Scorching charcoal fire that fragrant up a distinctive smoky flavour, claypot chicken rice is probably one of the few hawker foods that is cooked and eaten direct from the receptacle it is cooked in claypots.
The old-style cooking of chicken rice in claypots as opposed to simply cooking it in shiny new rice cookers has withstood the test of time.
The authentic smoky earthy flavours from boiling the rice, sauce and chicken all within the claypot. The claypot is slow-cooked over the fire. The best part about using claypots is that the porous earthernware absorbs the flavours of the spices and sauces used when cooking the dish over time, effectively “seasoning” it.
These “seasoned” earthernware are probably the “secret” behind the distinctive flavours that give each stall’s version of the claypot chicken rice its own unique “signature.” A new claypot chicken rice stall using brand new claypots can be easily sniffed out because somehow, the resulting rice will not have the layers of flavours that come from seasoned, blackened claypots.
Many existing claypot chicken rice stalls in Penang have been around for a long time, some handed down from father to son, so it would be interesting to note that the claypots they used were probably handed down all grimy and blackened.
A single portion of claypot chicken rice is often served in the smallest sized claypot and it contains rice cooked with chunks of chicken, sliced mushrooms, Chinese sausages and smothered generously by a medley of sauces. This is then garnished with spring onions.

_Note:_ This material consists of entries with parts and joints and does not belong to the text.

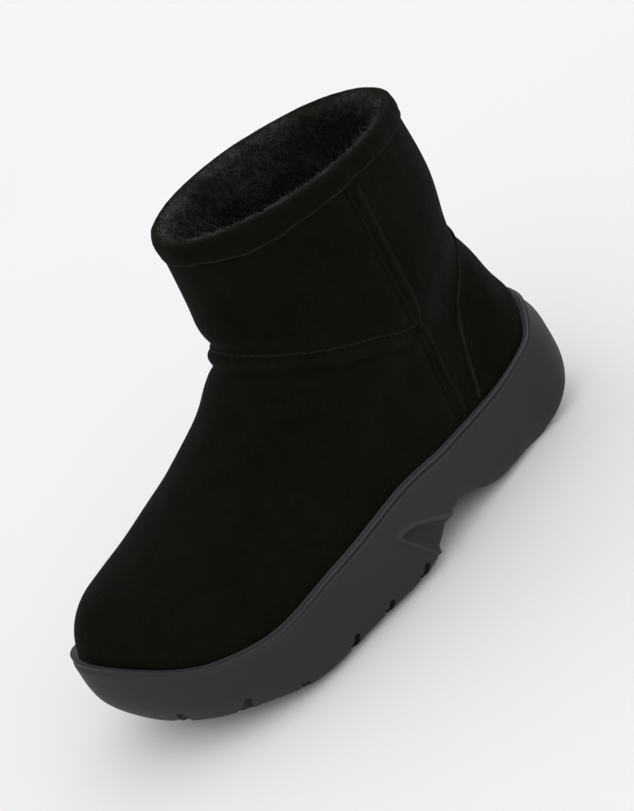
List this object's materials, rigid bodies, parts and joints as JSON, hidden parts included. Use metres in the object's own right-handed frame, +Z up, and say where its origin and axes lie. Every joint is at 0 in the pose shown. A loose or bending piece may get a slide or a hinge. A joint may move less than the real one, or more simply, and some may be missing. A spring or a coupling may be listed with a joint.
{
  "type": "sheepskin ankle boot",
  "caption": "Hollow fleece-lined suede ankle boot with a bound collar, taped side seams, a heel counter and a thick moulded rocker sole with an arch.",
  "frame": {"origin": "on the floor, at the bottom centre of the boot's box", "axes": "+X towards the toe, +Y towards the outer side of the foot, +Z up"},
  "size_m": [0.2842, 0.1066, 0.19],
  "materials": {
    "rubber": "matte moulded foam rubber",
    "suede": "black suede with a short soft nap",
    "suede_overlay": "black suede with a short soft nap",
    "binding": "folded black suede, slightly rubbed along its edge",
    "fleece": "black plush sheepskin fleece"
  },
  "bodies": {
    "root": {"sole": "rubber", "upper": "suede", "insole": "fleece", "heel_counter": "suede_overlay", "side_strip_lateral": "suede_overlay", "side_strip_medial": "suede_overlay", "ankle_seam_band": "suede_overlay", "collar_binding": "binding"}
  },
  "joints": []
}
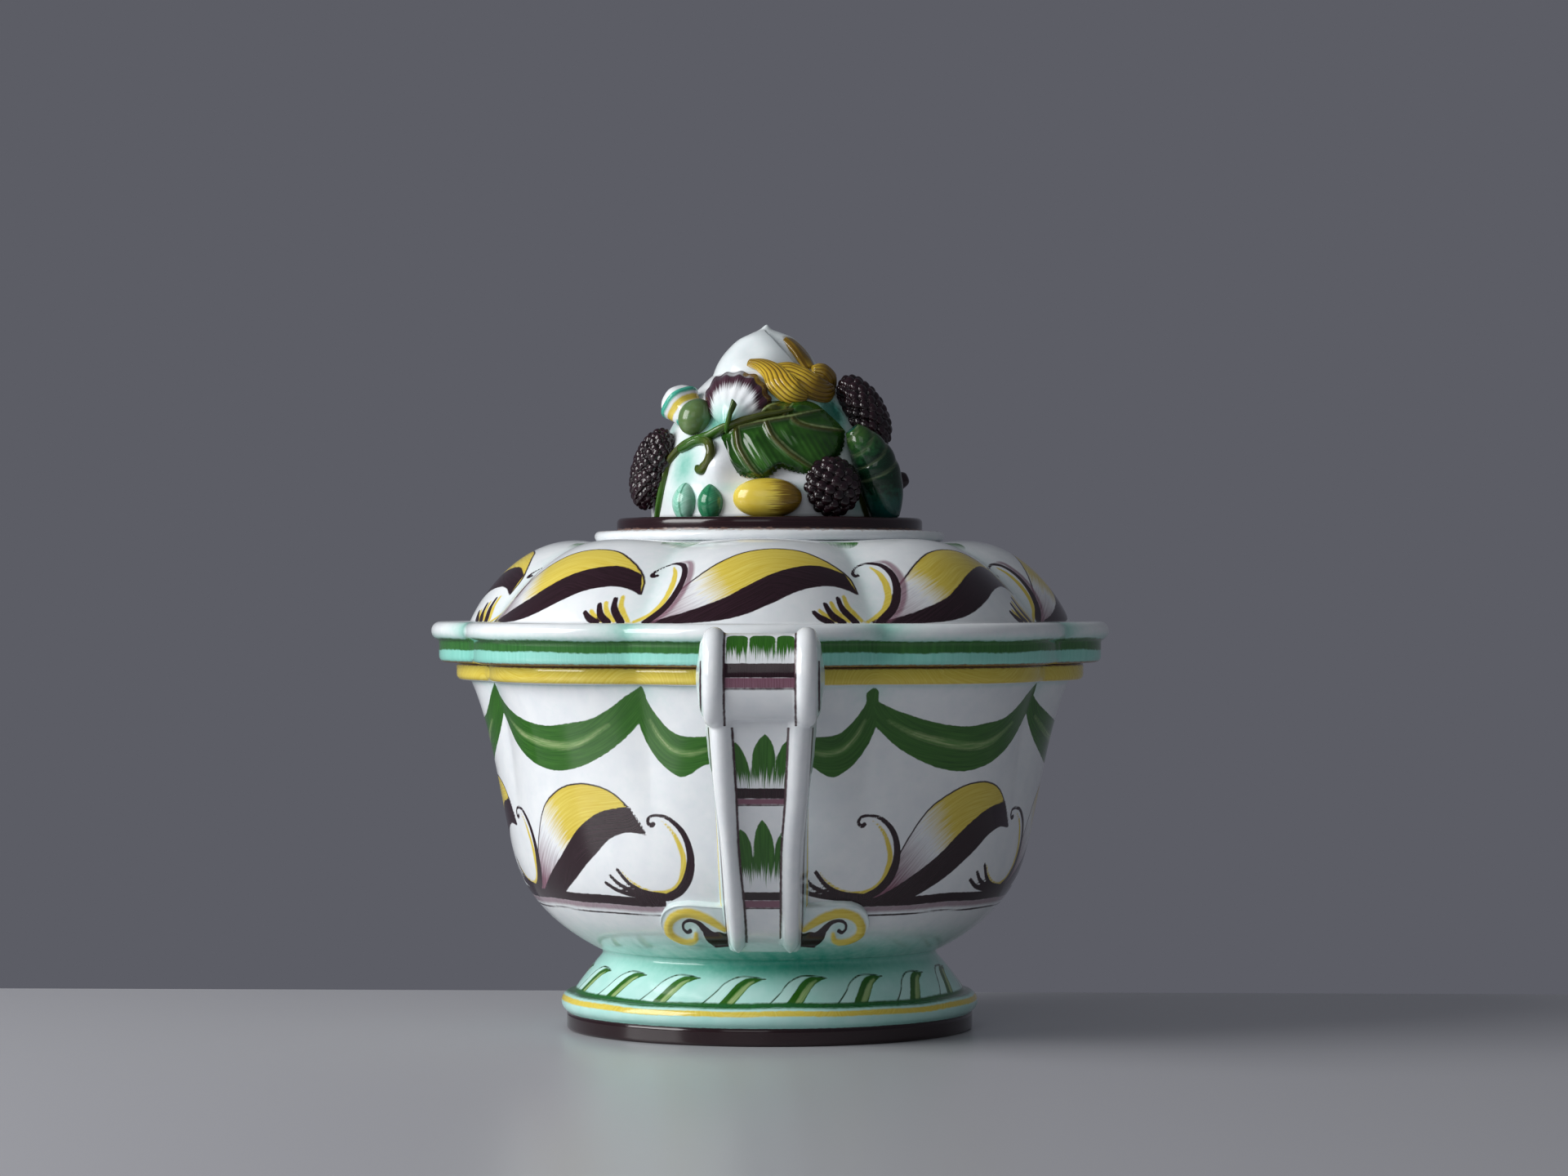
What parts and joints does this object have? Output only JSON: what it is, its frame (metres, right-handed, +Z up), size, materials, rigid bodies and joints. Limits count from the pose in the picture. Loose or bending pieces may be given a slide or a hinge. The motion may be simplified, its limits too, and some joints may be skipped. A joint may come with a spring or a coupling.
{
  "type": "tureen",
  "caption": "Footed, lobed earthenware tureen with two strap handles and a lift-off domed lid crowned by modelled fruit and flowers.",
  "frame": {"origin": "on the table, under the centre of the round foot", "axes": "+Z up, -Y towards the front handle and +Y towards the rear handle, +X to the right seen from the front"},
  "size_m": [0.3214, 0.3968, 0.3333],
  "materials": {
    "white_glaze": "glossy white tin glaze on earthenware",
    "mint_glaze": "glossy pale green glaze that pools darker in hollows",
    "yellow_glaze": "glossy yellow enamel on tin glaze, brushed on",
    "maroon_glaze": "glossy manganese brown-black enamel",
    "green_glaze": "glossy copper green enamel, brushed on",
    "emerald_glaze": "glossy bluish green glaze that runs to white"
  },
  "bodies": {
    "vessel": {"foot": "mint_glaze", "bowl": "white_glaze", "handle_front_scroll": "white_glaze", "handle_front_strap": "white_glaze", "handle_front_bead_left": "white_glaze", "handle_front_rail_left": "white_glaze", "handle_front_foot_scroll_left": "mint_glaze", "handle_front_bead_right": "white_glaze", "handle_front_rail_right": "white_glaze", "handle_front_foot_scroll_right": "mint_glaze", "handle_rear_scroll": "white_glaze", "handle_rear_strap": "white_glaze", "handle_rear_bead_left": "white_glaze", "handle_rear_rail_left": "white_glaze", "handle_rear_foot_scroll_left": "mint_glaze", "handle_rear_bead_right": "white_glaze", "handle_rear_rail_right": "white_glaze", "handle_rear_foot_scroll_right": "mint_glaze"},
    "lid": {"lid_shell": "white_glaze", "finial_plinth": "maroon_glaze", "finial_mound": "white_glaze", "finial_leaf_front": "green_glaze", "finial_stem_front": "green_glaze", "finial_shell_flower_front": "white_glaze", "finial_nut_front": "yellow_glaze", "finial_olive_front": "green_glaze", "finial_almond_outer_front": "emerald_glaze", "finial_almond_inner_front": "emerald_glaze", "finial_berry_front": "maroon_glaze", "finial_leaf_rear": "green_glaze", "finial_stem_rear": "green_glaze", "finial_shell_flower_rear": "white_glaze", "finial_nut_rear": "yellow_glaze", "finial_olive_rear": "green_glaze", "finial_almond_outer_rear": "emerald_glaze", "finial_almond_inner_rear": "emerald_glaze", "finial_berry_rear": "maroon_glaze", "finial_tendril_front": "green_glaze", "finial_twig_front": "green_glaze", "finial_tuft_lower": "yellow_glaze", "finial_tuft_upper": "yellow_glaze", "finial_bloom": "white_glaze", "finial_pod_right": "green_glaze", "finial_fig_right": "maroon_glaze", "finial_bell_flower_left": "mint_glaze", "finial_berry_left": "maroon_glaze", "finial_berry_right": "maroon_glaze"}
  },
  "joints": [
    {"name": "lid_lift", "type": "slide", "parent": "vessel", "child": "lid", "axis": [0, 0, 1], "range_m": [0, 0.15]}
  ]
}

Those who want egg added in, they will break an egg right on top of the cooked concoction before removing the claypot from the fire, letting it slowly cook in the bubbling hot mixture. The egg will add a slight creamy richness from its runny yolk especially when it is stirred into the whole concoction.
The resulting flavours of plain, fluffy white rice cooked in the seasoned claypot along with spices and sauces are deep and smoky with slightly charred rice on the sides and bottom. The sweetness of the Chinese sausages not only add a contrasting flavour to the savoury dish, but actually keeps it from being too overpowering.
Sometimes, the whole claypot will be served as is with a pair of cutlery so you can eat out of it but nowadays, the hawkers have added some finesse to it by accompanying the pot with a plate, a rice scoop and cutlery so that customers can scoop out the steaming hot rice onto the plate to savour it slowly.
If you like to add some kick to the flavourful dish, it is usually accompanied by some chopped cili padi in soya sauce or samba belacan.
Just add some of the chillies into the rice and you are set for a flavourful adventure of various textures with a kick to it. Claypot chicken rice is quite a heavy meal so it is available during lunch and dinner time at coffee shops and hawker centres.